Der Compiler muss bei Annotation zur compilezeit den endgültigen Wert bestimmen können. Da es möglich ist die toString Methode von Constants.ProjectType.ANY zu überschreiben, kann der endgültige Wert nicht bestimmt werden.


----------



## sebastian_goetz (18. Aug 2011)

Ok,

erstmal danke für die Antwort. Verstehen tue ich es trotzdem nicht. Zur Compile-Zeit steht doch fest, wie die toString()-Methode aussieht.???:L

Wenn ich das richtig im Kopf habe. macht der Compiler aus den enum-Deklarationen doch jeweils eine Klasse mit entsprechenden Wert-Konstanten für die einzelnen enum-Werte.
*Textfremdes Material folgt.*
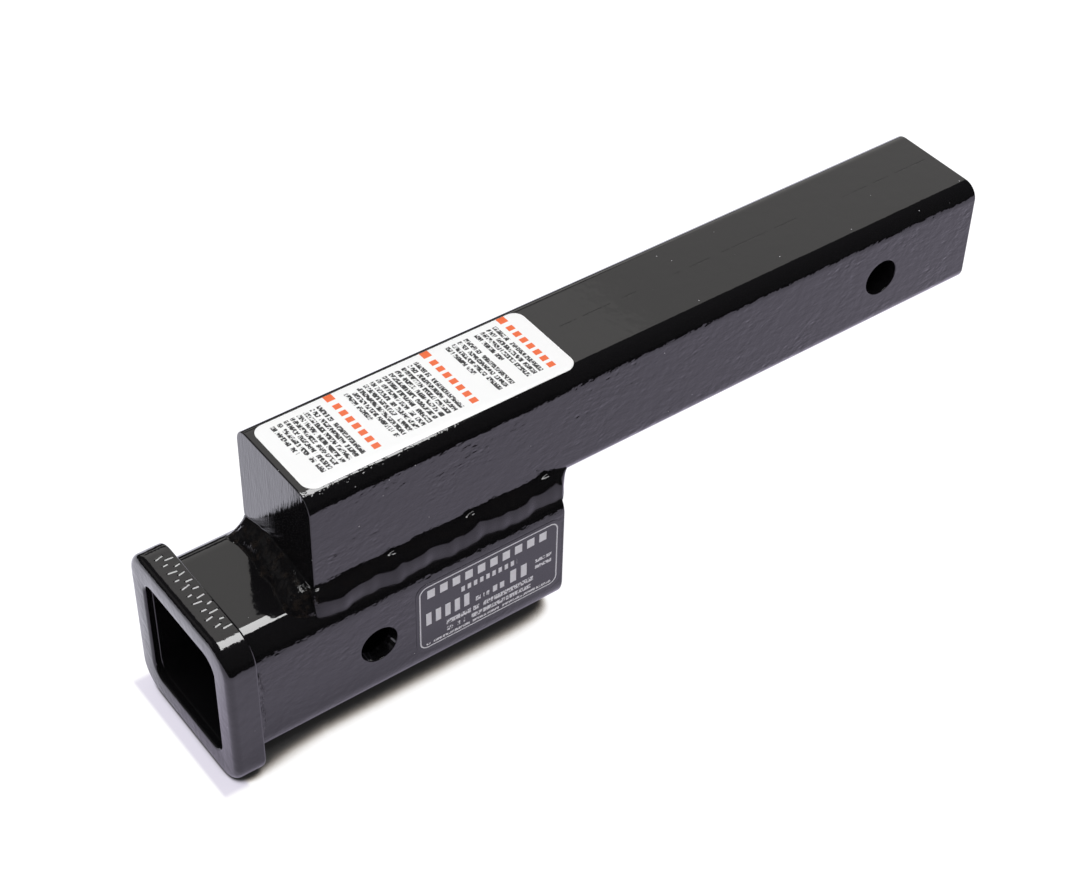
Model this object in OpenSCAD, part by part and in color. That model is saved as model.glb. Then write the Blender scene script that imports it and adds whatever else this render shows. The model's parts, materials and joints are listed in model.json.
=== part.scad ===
// Hitch receiver extender: a solid square shank welded on top of a short receiver tube.
// The origin is the centre of the shank's pin hole. +X runs along the shank to its free
// end, which goes into the vehicle's receiver. The socket below opens towards -X. +Z is up.
// Lengths are in millimetres and angles in degrees.

/* [Shank] */
// Width and height of the square bar
shank_w = 50.8; // [46:0.1:54]
// Length of the bar between its sawn ends
shank_len = 333; // [240:1:500]
// Radius of the bar's long edges
shank_edge_r = 7; // [3:0.1:10]
// Distance from the free end to the centre of the pin hole
pin_setback = 51.5; // [25:0.5:90]
// Diameter of the pin holes in the shank and in the tube
pin_hole_d = 16.5; // [10:0.1:20]

/* [Receiver tube] */
// Outside width and height of the square tube
tube_w = 63.5; // [61:0.1:72]
// Wall thickness of the tube
tube_wall = 6; // [4:0.1:7]
// Radius of the tube's outer long edges
tube_edge_r = 12.7; // [8:0.1:15]
// Length of the tube
tube_len = 153.8; // [135:0.1:260]
// Length over which the shank lies on the tube
lap_len = 112; // [95:1:115]
// Distance from the tube's front end to the centre of its pin hole
tube_pin_setback = 65.3; // [40:0.1:110]
// How far the tube's pin hole lies below the middle of its side
tube_pin_drop = 1.5; // [0:0.1:5]

/* [Collar] */
// Wall of the collar around the tube
collar_wall = 5; // [3:0.1:9]
// Depth of the collar along the tube
collar_depth = 13; // [8:0.1:25]
// Thickness of the lip that covers the tube's front end
lip_t = 3.2; // [2:0.1:6]
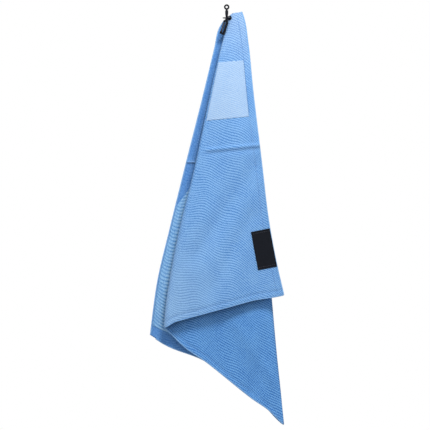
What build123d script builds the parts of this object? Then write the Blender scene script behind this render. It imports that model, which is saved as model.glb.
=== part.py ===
from build123d import *
import math
import os

# A square quick-dry towel hung from a black grommet in one corner, folded in three layers as it hangs,
# with a small swivel snap clip joined to the grommet by a ring. Millimetres, +Z up, -Y towards the viewer.
# Places below are measured from the centre of the grommet hole. At the end everything is moved, so that
# the origin of the finished part is the centre of the hanging eye's bore.

# Cloth: three folded layers of one square sheet, each a plane that leans out towards its hem.
CLOTH = 2.0
FRONT_TOP_Y, FRONT_LEAN = -2.5, 0.030
MIDDLE_TOP_Y, MIDDLE_LEAN = 2.0, 0.0
REAR_TOP_Y, REAR_LEAN = 6.5, -0.022
FOLD_WIDTH = 2.6
HEM_WIDTH = 10.0
HEM_THICK = 0.7
LABEL_THICK = 0.5
SKIN_GAP = 0.02
FOLD_TIP_GAP, FOLD_TIP_INSET = 14.0, 1.0
TUCK_DROP = 8.0
OVERCUT = 1.0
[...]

> Java programming language enum types are much more powerful than their counterparts in other languages. The enum declaration defines a class (called an enum type). The enum class body can include methods and other fields. The compiler automatically adds some special methods when it creates an enum. For example, they have a static values method that returns an array containing all of the values of the enum in the order they are declared.


----------



## xerberuz (19. Aug 2011)

Es steht fest wie die toString methode aussieht. Es ist aber erst zur Laufzeit klar welches Ergebnis sie liefert.


----------



## sebastian_goetz (19. Aug 2011)

Ok,

jetzt hab ich es kapiert. :idea:
Das heißt aber auch, dass es mit enum nicht funktionieren kann.

Gruß

Sebastian


----------